# Instances for Piano Trio



## pluhagr (Jan 2, 2012)

Here is a piece I have been working on. The score and audio files are attached. Any feedback would be excellent.

The trio consists of a piano, viola, and clarinet. 
Score:
http://issuu.com/pluhagr/docs/third_instance_-_full_score?workerAddress=ec2-54-221-2-237.compute-1.amazonaws.com
Music:

__
https://soundcloud.com/thecontemporary%2Fthird-instance-for-piano-trio


----------



## Cosmos (Jun 28, 2013)

Very interesting...kinda hectic. Reminds me a bit of Schoenberg and his pupils. Keep up the good work!


----------



## pluhagr (Jan 2, 2012)

Cosmos said:


> Very interesting...kinda hectic. Reminds me a bit of Schoenberg and his pupils. Keep up the good work!

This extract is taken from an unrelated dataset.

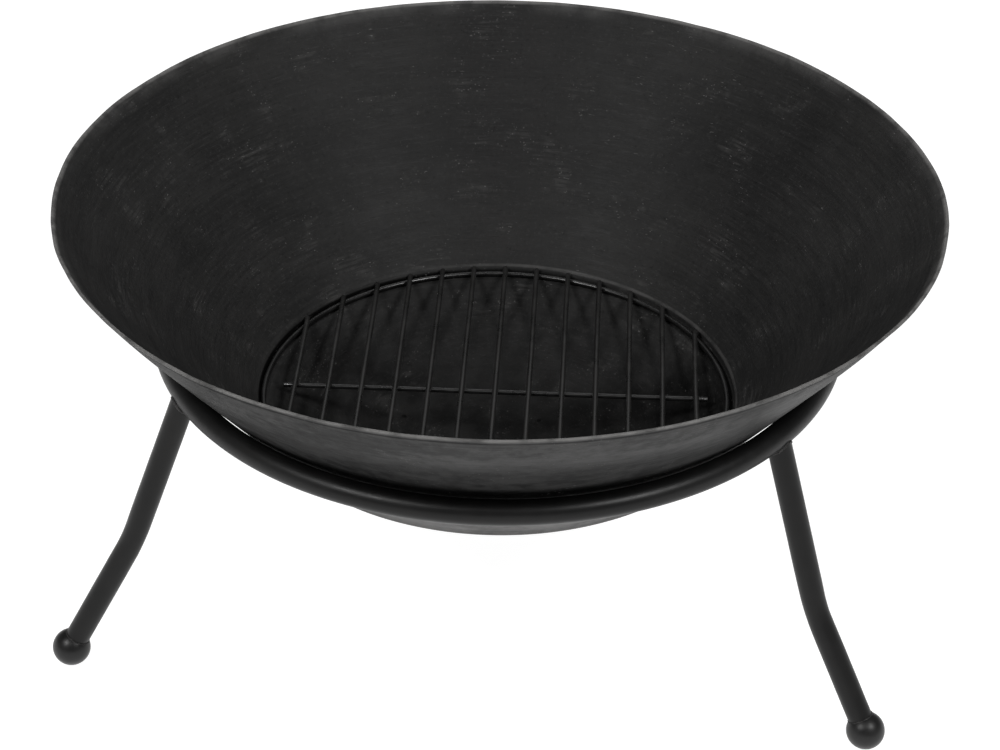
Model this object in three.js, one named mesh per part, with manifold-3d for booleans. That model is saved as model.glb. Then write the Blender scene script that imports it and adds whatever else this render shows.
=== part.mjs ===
// Fire pit with grate: an open steel bowl on a three-legged ring stand, with a loose wire grate inside.
// Millimetres, +Z up. The feet stand on Z = 0 and the origin is the middle of the footprint.

import * as THREE from 'three';
import { mergeVertices } from 'three/addons/utils/BufferGeometryUtils.js';
import Module from 'manifold-3d';

const wasm = await Module();
wasm.setup();

// ---------------------------------------------------------------------------
// Driving dimensions
// ---------------------------------------------------------------------------

const RIM_RADIUS = 285;
const RIM_HEIGHT = 303;
// The back foot reaches further out than the rim, so the bowl's axis stands a little forward of the origin.
const AXIS_Y = -13.25;
const CLEARANCE = 0.3;
const ROUND_SEGMENTS = 60;

// Bowl, as radius and depth below the rim. The wall is a cone that turns up slightly at the rim.
const BOWL_OUTSIDE = [
  [0, 200],
  [45, 200],
  [72, 196.2],
  [97, 189.6],
  [118, 180.3],
  [134.3, 169.9],
  [145.6, 161.9],
  [151, 158.2],
  [157.6, 157.2],
  [159.6, 155.6],
  [160.2, 153.6],
  [161.3, 151.4],
  [163.2, 148.8],
  [213.4, 89],
  [264.2, 28.5],
  [285, 0.9],
];
const BOWL_INSIDE = [
  [284.4, 0],
  [283.1, 0],
  [262.4, 27.6],
  [211.9, 87.7],
  [162.4, 146.8],
  [160.2, 149.2],
  [158.9, 151],
  [158.3, 152.6],
  [158.1, 154.3],
  [157.4, 155.4],
  [151, 156.3],
  [144.5, 160.2],
  [133.2, 168.2],
  [117, 178.5],
  [96.3, 187.7],
  [71.6, 194.2],
  [45, 198],
  [0, 198],
];

// Stand
const RING_BAR_RADIUS = 8;
const RING_RADIUS = 218.07;
const RING_DEPTH = 96.44;
const LEG_TUBE_RADIUS = 8;
// The stand is welded by hand, so the legs are not spaced quite evenly, and the left one leans a little.
const LEGS = [
  { weldAngle: 90, footAngle: 90, bendHeight: 92 },
  { weldAngle: 214, footAngle: 208.6, bendHeight: 97 },
  { weldAngle: 330.5, footAngle: 331, bendHeight: 89 },
];
const BEND_SHARE = 0.463;
const BEND_FILLET = 12;
const LEG_START = 4.5;
const BALL_RADIUS = 12.5;
const BALL_HEIGHT = 12;
const FOOT_RADIUS = 299;

// Grate, lying in the recess of the bowl
const WIRE_RADIUS = 1.75;
const GRATE_RADIUS = 154.5;
const GRATE_DEPTH = 153.55;
const GRATE_TURN = 5.7;
const GRATE_OFFSET = [-1.4, -0.3];
const BAR_COUNT = 13;
const BAR_PITCH = 22.3;
const BAR_OVERHANG = 2.5;
const CROSS_BAR_LENGTH = 284;

// ---------------------------------------------------------------------------
// Materials
// ---------------------------------------------------------------------------

const bowlPaint = new THREE.MeshStandardMaterial({ color: 0x2b2c2e, roughness: 0.55, metalness: 0.35 });
const standPaint = new THREE.MeshStandardMaterial({ color: 0x242527, roughness: 0.45, metalness: 0.3 });
const grateSteel = new THREE.MeshStandardMaterial({ color: 0x3a3a3a, roughness: 0.5, metalness: 0.5 });

// ---------------------------------------------------------------------------
// Helpers
// ---------------------------------------------------------------------------

const radians = (degrees) => THREE.MathUtils.degToRad(degrees);

// Turns a closed three.js geometry into a solid that can be cut.
function toSolid(geometry) {
  const bare = geometry.clone();
  bare.deleteAttribute('normal');
  bare.deleteAttribute('uv');
  const merged = mergeVertices(bare, 1e-4);
  const mesh = new wasm.Mesh({
    numProp: 3,
    vertProperties: new Float32Array(merged.attributes.position.array),
    triVerts: new Uint32Array(merged.index.array),
  });
  return new wasm.Manifold(mesh);
}

// Turns a solid back into a three.js geometry.
function toGeometry(solid) {
  const { vertProperties, triVerts } = solid.getMesh();
  const geometry = new THREE.BufferGeometry();
  geometry.setAttribute('position', new THREE.BufferAttribute(new Float32Array(vertProperties), 3));
  geometry.setIndex(new THREE.BufferAttribute(new Uint32Array(triVerts), 1));
  geometry.computeVertexNormals();
  return geometry;
}

// A lathe around +Z from a list of [radius, height] points.
function turned(profile, segments) {
  const points = profile.map(([radius, height]) => new THREE.Vector2(radius, height));
  const geometry = new THREE.LatheGeometry(points, segments);
  geometry.rotateX(Math.PI / 2);
  return geometry;
}

// A closed ring of round bar lying flat.
function ringOfBar(radius, barRadius, sides) {
  return new THREE.TorusGeometry(radius, barRadius, sides, ROUND_SEGMENTS);
}

function named(name, geometry, material) {
  const mesh = new THREE.Mesh(geometry, material);
  mesh.name = name;
  return mesh;
}

// ---------------------------------------------------------------------------
// Bowl
// ---------------------------------------------------------------------------

function bowlGeometry() {
  const profile = [...BOWL_OUTSIDE, ...BOWL_INSIDE].map(([radius, depth]) => [radius, RIM_HEIGHT - depth]);
  return turned(profile, ROUND_SEGMENTS);
}

// ---------------------------------------------------------------------------
// Stand
// ---------------------------------------------------------------------------

// A point at a radius, an angle in degrees and a height around the bowl's axis.
function pointAround(radius, angle, height) {
  return new THREE.Vector3(radius * Math.cos(radians(angle)), radius * Math.sin(radians(angle)), height);
}

// Centre line of a leg in an upright plane: straight from the ring, a soft bend, then straight to the ball.
class LegLine extends THREE.Curve {
  constructor({ weldAngle, footAngle, bendHeight }) {
    super();
    const top = pointAround(RING_RADIUS, weldAngle, RIM_HEIGHT - RING_DEPTH);
    const foot = pointAround(FOOT_RADIUS, footAngle, BALL_HEIGHT);
    const bend = top.clone().lerp(foot, BEND_SHARE);
    bend.z = bendHeight;
    const down = bend.clone().sub(top).normalize();
    const out = foot.clone().sub(bend).normalize();
    const start = top.clone().addScaledVector(down, LEG_START);
    const before = bend.clone().addScaledVector(down, -BEND_FILLET);
    const after = bend.clone().addScaledVector(out, BEND_FILLET);
    this.path = new THREE.CurvePath();
    this.path.add(new THREE.LineCurve3(start, before));
    this.path.add(new THREE.QuadraticBezierCurve3(before, bend, after));
    this.path.add(new THREE.LineCurve3(after, foot));
  }

  getPoint(t, target = new THREE.Vector3()) {
    return target.copy(this.path.getPoint(t));
  }
}

function discShape(radius, sides) {
  const corners = [];
  for (let i = 0; i < sides; i += 1) {
    const angle = (2 * Math.PI * i) / sides;
    corners.push(new THREE.Vector2(radius * Math.cos(angle), radius * Math.sin(angle)));
  }
  return new THREE.Shape(corners);
}

// The tube is notched at the top to fit under the ring, and at the bottom to fit over the ball.
function legGeometry(leg) {
  const tube = new THREE.ExtrudeGeometry(discShape(LEG_TUBE_RADIUS, 12), {
    steps: 16,
    bevelEnabled: false,
    extrudePath: new LegLine(leg),
  });
  const ring = ringOfBar(RING_RADIUS, RING_BAR_RADIUS + CLEARANCE, 12);
  ring.translate(0, 0, RIM_HEIGHT - RING_DEPTH);
  const ball = new THREE.SphereGeometry(BALL_RADIUS + 1.4 * CLEARANCE, 24, 16);
  ball.translate(...pointAround(FOOT_RADIUS, leg.footAngle, BALL_HEIGHT));
  return toGeometry(toSolid(tube).subtract(toSolid(ring)).subtract(toSolid(ball)));
}

// A ball with a small worn flat underneath, on which the pit stands.
function ballGeometry() {
  const arcs = 10;
  const low = Math.acos(BALL_HEIGHT / BALL_RADIUS);
  const profile = [[0, 0]];
  for (let i = 0; i <= arcs; i += 1) {
    const angle = low + ((Math.PI - low) * i) / arcs;
    const radius = i === arcs ? 0 : BALL_RADIUS * Math.sin(angle);
    profile.push([radius, i === 0 ? 0 : BALL_HEIGHT - BALL_RADIUS * Math.cos(angle)]);
  }
  return turned(profile, 20);
}

function buildStand() {
  const stand = new THREE.Group();
  const ring = named('support_ring', ringOfBar(RING_RADIUS, RING_BAR_RADIUS, 12), standPaint);
  ring.position.z = RIM_HEIGHT - RING_DEPTH;
  stand.add(ring);
  const ball = ballGeometry();
  LEGS.forEach((leg, i) => {
    stand.add(named(`leg_${i + 1}`, legGeometry(leg), standPaint));
    const foot = named(`ball_foot_${i + 1}`, ball, standPaint);
    foot.position.copy(pointAround(FOOT_RADIUS, leg.footAngle, 0));
    stand.add(foot);
  });
  return stand;
}

// ---------------------------------------------------------------------------
// Grate
// ---------------------------------------------------------------------------

// Straight bars lie on top of a wire ring and run just past it. One cross bar runs underneath them, inside the ring.
function buildGrate() {
  const grate = new THREE.Group();
  grate.position.set(GRATE_OFFSET[0], GRATE_OFFSET[1], RIM_HEIGHT - GRATE_DEPTH);
  grate.rotation.z = radians(GRATE_TURN);
  grate.add(named('grate_ring', ringOfBar(GRATE_RADIUS, WIRE_RADIUS, 8), grateSteel));
  for (let i = 0; i < BAR_COUNT; i += 1) {
    const x = (i - (BAR_COUNT - 1) / 2) * BAR_PITCH;
    const length = 2 * (Math.sqrt(GRATE_RADIUS ** 2 - x ** 2) + BAR_OVERHANG);
    const shape = new THREE.CylinderGeometry(WIRE_RADIUS, WIRE_RADIUS, length, 8);
    const bar = named(`grate_bar_${String(i + 1).padStart(2, '0')}`, shape, grateSteel);
    bar.position.set(x, 0, 2 * WIRE_RADIUS + CLEARANCE);
    grate.add(bar);
  }
  const crossShape = new THREE.CylinderGeometry(WIRE_RADIUS, WIRE_RADIUS, CROSS_BAR_LENGTH, 8);
  crossShape.rotateZ(Math.PI / 2);
  grate.add(named('grate_cross_bar', crossShape, grateSteel));
  return grate;
}

// ---------------------------------------------------------------------------
// Assembly
// ---------------------------------------------------------------------------

const firePit = new THREE.Group();
firePit.position.y = AXIS_Y;
firePit.add(buildStand());
firePit.add(named('bowl', bowlGeometry(), bowlPaint));
firePit.add(buildGrate());

export default firePit;
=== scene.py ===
"""Fire pit with grate: a thin steel fire bowl on a ring stand with three bent legs, and a loose wire grate.

Every piece is in metres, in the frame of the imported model. It rides on one of the model's bodies, which are
the stand, the bowl and the grate.
"""

import math

import bmesh
import bpy
from mathutils import Matrix, Vector, noise


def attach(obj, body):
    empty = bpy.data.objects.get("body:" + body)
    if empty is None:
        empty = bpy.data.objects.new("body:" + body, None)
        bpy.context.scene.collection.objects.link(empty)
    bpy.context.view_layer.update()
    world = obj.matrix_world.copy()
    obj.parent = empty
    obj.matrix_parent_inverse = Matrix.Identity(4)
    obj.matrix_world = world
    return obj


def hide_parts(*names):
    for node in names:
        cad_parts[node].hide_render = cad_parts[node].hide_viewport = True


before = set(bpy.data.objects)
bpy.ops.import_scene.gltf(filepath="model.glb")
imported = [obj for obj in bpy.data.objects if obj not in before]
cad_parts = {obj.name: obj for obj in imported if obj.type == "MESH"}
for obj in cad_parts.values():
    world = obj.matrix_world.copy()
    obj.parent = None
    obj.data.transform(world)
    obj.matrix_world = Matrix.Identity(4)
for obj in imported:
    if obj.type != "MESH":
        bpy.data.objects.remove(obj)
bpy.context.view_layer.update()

MM = 0.001

# ---------------------------------------------------------------------------
# Dimensions, in millimetres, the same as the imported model's
# ---------------------------------------------------------------------------

AXIS_Y = -13.25
RIM_HEIGHT = 303.0
RING_RADIUS = 218.07
RING_HEIGHT = RIM_HEIGHT - 96.44
RING_BAR_RADIUS = 8.0
LEG_TUBE_RADIUS = 8.0
# Each leg: the angle of its weld on the ring, the angle of its foot, and the height of its bend.
LEGS = ((90.0, 90.0, 92.0), (214.0, 208.6, 97.0), (330.5, 331.0, 89.0))
BEND_SHARE, BEND_FILLET, LEG_START = 0.463, 12.0, 4.5
FOOT_RADIUS, BALL_HEIGHT, BALL_RADIUS = 299.0, 12.0, 12.5
GRATE_RADIUS, WIRE_RADIUS = 154.5, 1.75
GRATE_HEIGHT = RIM_HEIGHT - 153.55
GRATE_TURN = 5.7
GRATE_OFFSET = (-1.4, -0.3)
BAR_COUNT, BAR_PITCH, BAR_OVERHANG, BAR_LIFT = 13, 22.3, 2.5, 3.8
CROSS_BAR_LENGTH = 284.0

# Section of the bowl from the middle of the underside, up the outside, over the rim and down the inside:
# radius, depth below the rim, and the size of the rounding at that corner.
BOWL_SECTION = (
    (0.0, 200.0, 0),
    (45.0, 200.0, 18),
    (72.0, 196.2, 22),
    (97.0, 189.6, 22),
    (118.0, 180.3, 22),
    (134.3, 169.9, 20),
    (145.6, 161.9, 7),
    (151.0, 158.2, 4),
    (157.6, 157.2, 3),
    (159.6, 155.6, 2.0),
    (160.2, 153.6, 2.0),
    (161.3, 151.4, 2.0),
    (163.2, 148.8, 3.0),
    (213.4, 89.0, 40),
    (264.2, 28.5, 40),
    (285.0, 0.9, 0.8),
    (284.4, 0.0, 0.5),
    (283.1, 0.0, 0.5),
    (262.4, 27.6, 40),
    (211.9, 87.7, 40),
    (162.4, 146.8, 2.0),
    (160.2, 149.2, 1.6),
    (158.9, 151.0, 1.0),
    (158.3, 152.6, 1.0),
    (158.1, 154.3, 0.7),
    (157.4, 155.4, 0.7),
    (151.0, 156.3, 3),
    (144.5, 160.2, 7),
    (133.2, 168.2, 20),
    (117.0, 178.5, 22),
    (96.3, 187.7, 22),
    (71.6, 194.2, 22),
    (45.0, 198.0, 18),
    (0.0, 198.0, 0),
)

# ---------------------------------------------------------------------------
# Details that only the looks have, in millimetres and degrees
# ---------------------------------------------------------------------------

# Places on the bowl: its seat on the ring, the wall of the recess, and the edge above that wall.
SEAT_DEPTH = 92.0
RECESS_RADIUS = 158.1
RECESS_EDGE_RADIUS = 160.2
# Two small black dots on the floor of the bowl: painted shade that stands for two small holes, which are not
# modelled.
HOLE_SHADE_SPOTS = ((-67.0, 21.0), (24.0, 36.0))
# Where the butt weld of the stand's ring is.
SEAM_ANGLE = 203.5
# How far short of the ball's centre a leg ends.
LEG_END = 8.0
# How far the rounded end of a wire reaches past its straight part.
WIRE_CAP = 0.45

# How finely the pieces are divided.
BOWL_SEGMENTS, BOWL_LONGEST_STEP = 288, 7.0
CORNER_STEPS = 4
RING_STEPS, RING_SIDES = 480, 32
LEG_UPPER_STEPS, LEG_BEND_STEPS, LEG_LOWER_STEPS, LEG_SIDES = 24, 16, 16, 36
LEG_WELD_STEPS, LEG_WELD_SIDES = 160, 12
FOOT_WELD_STEPS, FOOT_WELD_SIDES = 72, 10
BALL_ARCS, BALL_SEGMENTS = 28, 48
HOOP_STEPS, BAR_STEPS, CROSS_BAR_STEPS, WIRE_SIDES = 360, 24, 28, 16

# ---------------------------------------------------------------------------
# Studio: camera in millimetres and degrees, lights in metres, degrees and watts
# ---------------------------------------------------------------------------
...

Interesting listening. I didn't realize the similarities between this and the second Viennese school. I was really pushing for it being hectic- as if the lines of music were almost unravelling but somehow staying together. I wanted a driving beat in this piece but I also wanted to have multiple melodies going on at once. So that adds to the hectic nature of it.


----------



## StevenOBrien (Jun 27, 2011)

This is very engaging, I really like it! For some reason, two words just come to mind: "Ordered chaos".

Could you please upload the other instances? I'd really love to listen. 

-Steven


----------